Simulation of electron and nuclear spin dynamics in many-spin charge-separated states

Abstract

This study presents a numerical simulation approach to investigate singlet–triplet interconversion effects in organic materials with rigid molecular structures that facilitate the photogeneration of charge-separated (CS) states, such as zwitterions resulting from intramolecular electron transfer. Our approach enables the detailed modeling of electron and nuclear spin-dependent observables, including magnetic field-affected reaction yields (MARY) and chemically induced dynamic nuclear polarization (CIDNP). The equilibrium solution of the stochastic Liouville equation can be obtained with simple algebraic manipulation by noting the relationship between the Laplace transform of the density operator and the time-domain representation of the same operator.

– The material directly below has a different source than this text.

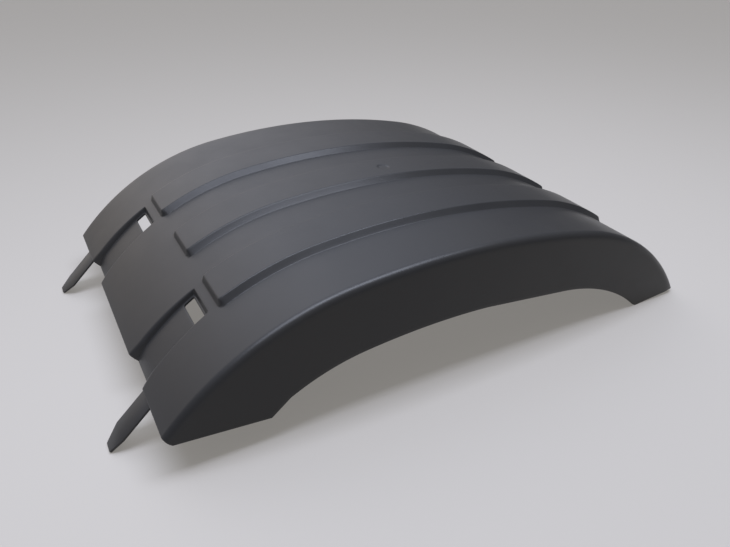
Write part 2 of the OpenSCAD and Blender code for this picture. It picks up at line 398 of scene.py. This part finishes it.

Experimental MARY and CIDNP data are modeled as functions of key external and internal system parameters, such as magnetic field strength, hyperfine interactions, and exchange couplings. This allows for exploring processes that are otherwise experimentally inaccessible, providing deeper insights into the spin dynamics of the photoinduced CS state. Understanding these interconversion processes is not only essential for the fundamental photochemistry studies but also for the rational design and development of novel organic materials for photovoltaics and photocatalysis. Our results demonstrate the significant impact of singlet–triplet interconversion on the overall efficiency of charge separation and recombination processes, highlighting the importance of spin dynamics in the design of next-generation organic photovoltaic materials.